M.-H. A. : C’est de voir le bon côté des choses finalement.
J. S. : C’est encore drôle, hein! J’ai fait une petite expérience récemment. J’ai fait M. Positif et tout le monde me disait «Hey, t’es donc bien gossant!» (rires) «Je suis juste en train de te dire de penser positivement à la situation.» «T’es gossant!!»
S. L. : Quand tu fais semblant de sourire, tu finis par sourire.
J. S. : Tout le monde riait autour de moi, tout le monde me trouvait cave, mais à la fin, il n’y avait plus personne qui chialait sur la situation.
S. L. : Quand on chiale, on chiale avec le sourire. « Hey ça va être poche tantôt! On est fatigués ce soir!» (en riant)
Finale
M.-H. A. : Vous avez atteint plein d’objectifs que d’autres artistes rêvent d’atteindre, qu’est-ce qu’on peut vous souhaiter?

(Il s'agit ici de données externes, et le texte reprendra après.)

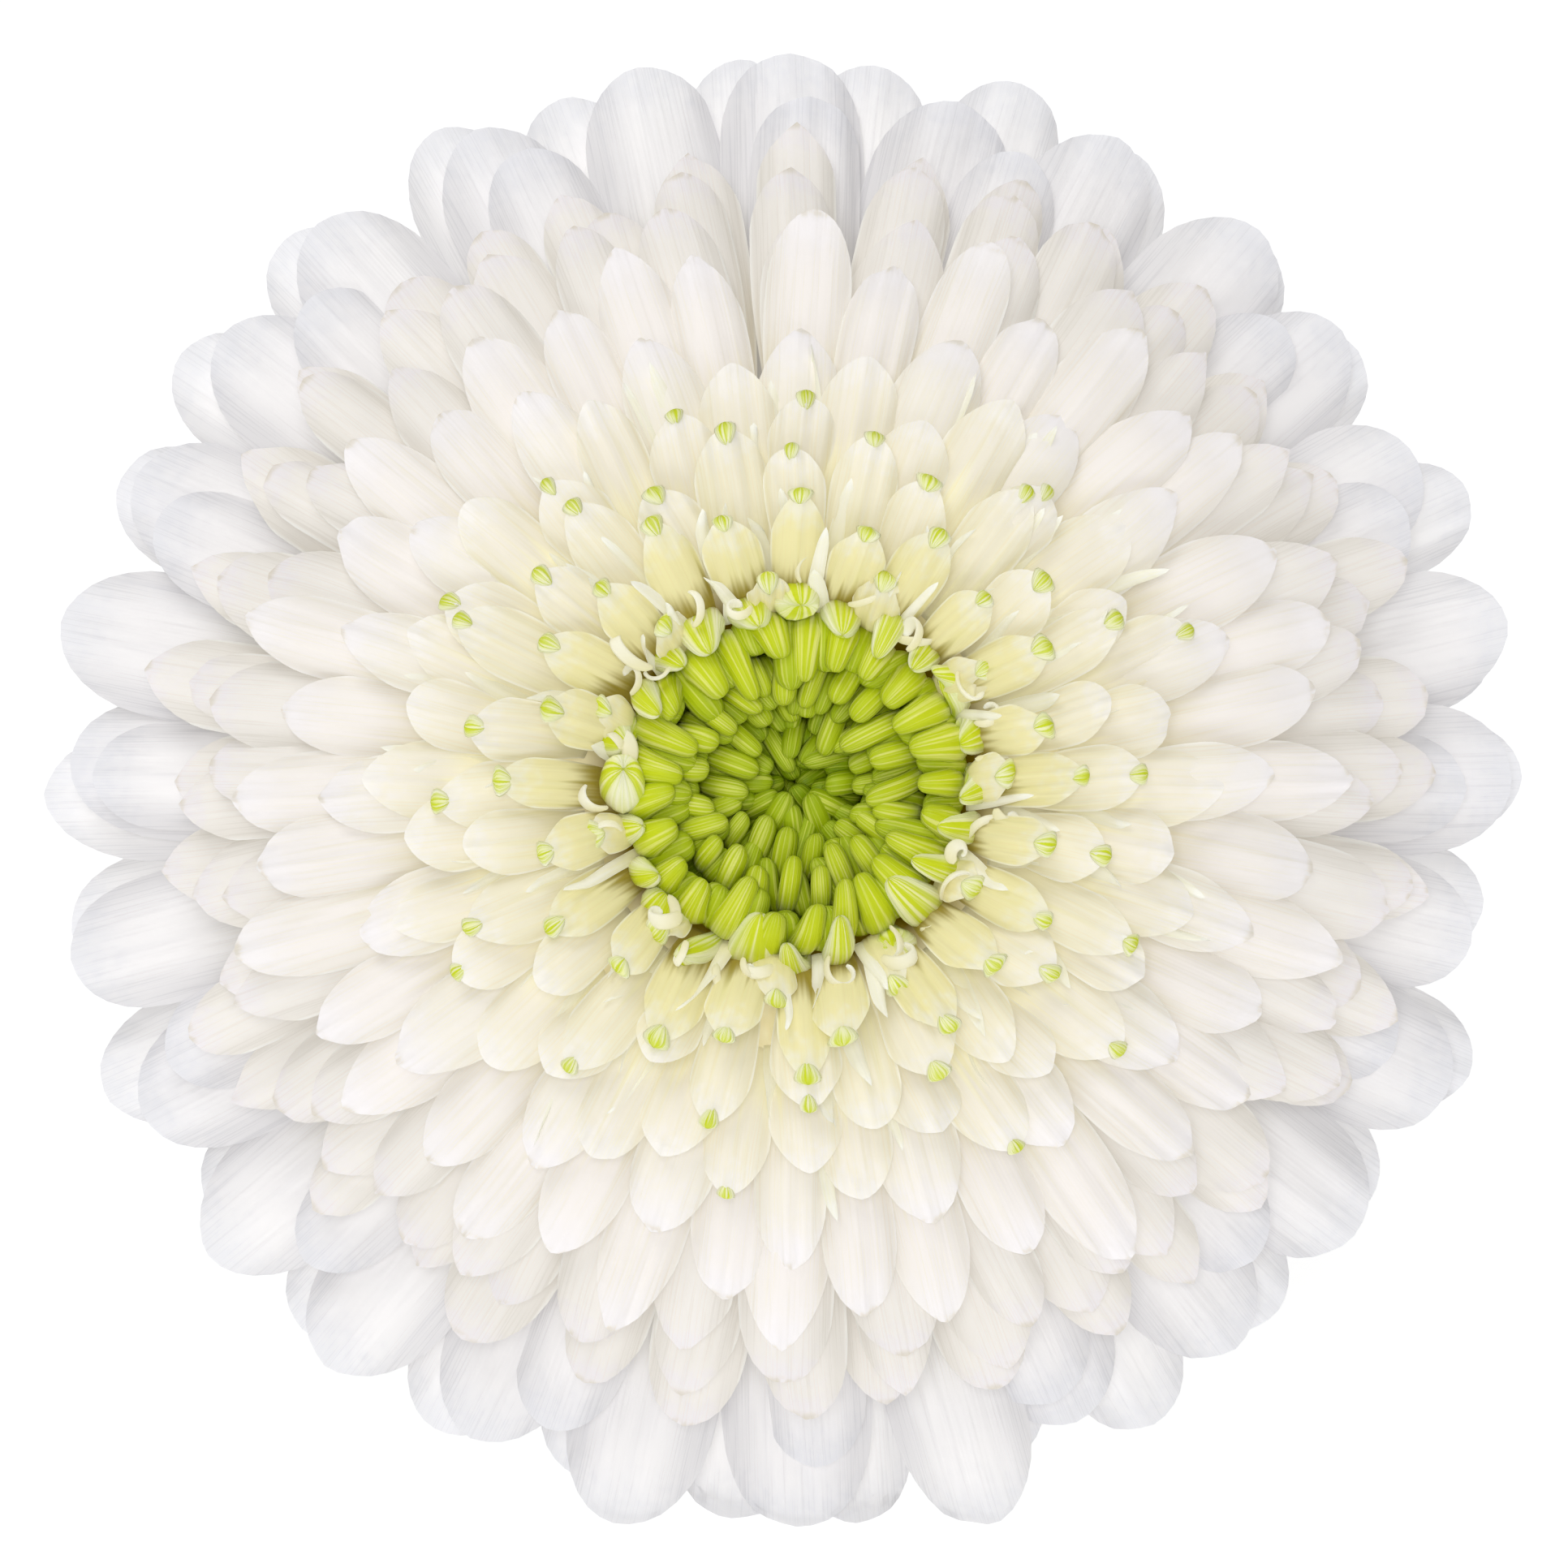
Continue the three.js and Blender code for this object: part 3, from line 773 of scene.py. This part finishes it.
def add_round(
    bag, middle, side, face, wide, deep, sides, by_ring=None, across=None, at_ends=0.0,
    ribs=0, rib=0.0, lying=False, **values,
):
    """Adds a round body to a bag: a middle, two ways and two half widths for each ring.

    A lying one is made where it lies on the table, and isn't tipped up.
    """
    turn = np.linspace(0, 2 * math.pi, sides, endpoint=False)
    swell = 1 + rib * np.cos(ribs * turn)
    side, face = (np.broadcast_to(way, middle.shape)[:, None] for way in (side, face))
    points = middle[:, None] + side * (wide[:, None] * swell * np.cos(turn))[..., None]
    points = points + face * (deep[:, None] * swell * np.sin(turn))[..., None]
    points = np.concatenate([points.reshape(-1, 3), middle[:1], middle[-1:]])

    rings = len(middle)
    grid = np.arange(rings * sides).reshape(rings, sides)
    after = np.roll(grid, -1, axis=1)
    quads = np.stack([grid[:-1], after[:-1], after[1:], grid[1:]], axis=-1).reshape(-1, 4)
    first = np.stack([after[0], grid[0], np.full(sides, rings * sides)], axis=-1)
    last = np.stack([grid[-1], after[-1], np.full(sides, rings * sides + 1)], axis=-1)
    for name, value in (by_ring or {}).items():
        values[name] = np.append(np.repeat(value, sides), [value[0], value[-1]])
    if across is not None:
        values["across"] = np.append(np.tile(across, rings), [at_ends, at_ends])
    points = points if lying else in_place(points)
    bag.add(points[None], quads, np.concatenate([first, last]), **values)


# %% [markdown]
# ## The bed
#
# Between the petals' feet one looks down on the bed that all florets stand on. Next to the eye it is
# painted dark olive, as the shade in the deep gaps there, and further out cream, and like the petals
# it gives off a little light of its own, a painted glow. It is turned like a bowl on a lathe: a rim
# under the inner petals, and a hollow with the eye in it.

# %% Turn the bed
BED = [
    (12.0, 2.6), (16.0, 2.7), (23.4, 3.6), (23.9, 5.0), (24.0, 7.0), (23.6, 8.6), (22.1, 10.1),
    (20.2, 11.3), (18.3, 12.2), (16.2, 12.8), (14.6, 12.9), (13.3, 12.7), (12.4, 12.2),
    (11.8, 10.6), (10.4, 8.0), (4.0, 7.8),
]
BED_SHADE_WITHIN = [12.5, 13.6, 15]
TURNED_SIDES = 48

bed_finish, start = new_finish("floret_bed")
across, inward, youth = start.painted("across inward youth")
fibres = start.noise(across * 3.0, inward * 0.6, 0.0, 2.0)
# Next to the eye the bed is painted dark olive, as the shade in the deep gaps there.
plain = youth.blend(rgb(242, 234, 200), rgb(122, 100, 0))
colour = (fibres.rise(0.4, 0.7) * 0.5).blend(plain, rgb(196, 182, 92))
# The bed gives off a little of its own colour, a painted glow.
show(start, start.skin(colour, 0.7, 0.1, fibres.relief(0.2), plain, SOAKED_LIGHT))


def add_turned(bag, profile, youth):
    """Adds a body turned about the axis, from a radius, a height and a youth for each ring."""
    radii, heights = np.array(profile, float).T
    rings = np.arange(len(profile))
    add_round(
        bag, heights[:, None] * UP, RIGHT, AHEAD, radii, radii, TURNED_SIDES,
        {"along": rings / len(profile), "inward": rings, "youth": youth},
        np.arange(TURNED_SIDES) / 2.0,
    )


bed = Bag()
add_turned(bed, BED, np.interp(np.array(BED)[:, 0], BED_SHADE_WITHIN, [1.0, 0.5, 0.0]))
bed.to_piece("floret_bed", bed_finish, "inner_petal", "inner_petals")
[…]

S. L. : Ben oui! Que le prochain album soit un succès interplanétaire. C’est toujours un bon souhait parce que nous surtout ce qu’on veut, c’est continuer. Juste le fait qu’on soit rendus à faire un cinquième album, c’est plus que ce qu’on aurait jamais espéré alors que ça continu et qu’après ça, il y ait une belle tournée, ensuite un sixième album et ensuite une belle tournée…
J. S. : C’est la pérennité, c’est vraiment ça. Je parlais à ma mère, il n’y a pas longtemps et elle me dit «T’as l’air fatigué sur une des photos.» «J’étais fatigué aussi.» Et elle me dit «Combien de temps tu penses que ça peut durer? Les Rolling Stones ça fait un peu pitié.» Moi je lui ai dit «Moi je trouve ça cool les Rolling Stones!» Je trouve ça malade mental qu’un groupe soit encore capable d’écrire des chansons, de monter sur scène, qu’il y ait autant de gens qui veulent les voir. Je ne pense pas qu’on se rende jusque là, mais moi en tout cas, je ne vois pas la fin. C’est pas quelque chose qui est dans un avenir rapproché. Tu parlais de visualisation? C’est pas ça que je visualise.
S. L. : Ça se peut qu’on ralentisse à un moment donné pour se donner une chance, mais d’arrêter au complet, je ne le vois pas non plus.
Nous leur souhaitons donc tout le succès du monde et qu’ils continuent de le parcourir. Un grand merci à Jeff et Sébastien pour leur accueil et pour leur simplicité malgré leur statut de star. Longue vie à Simple Plan!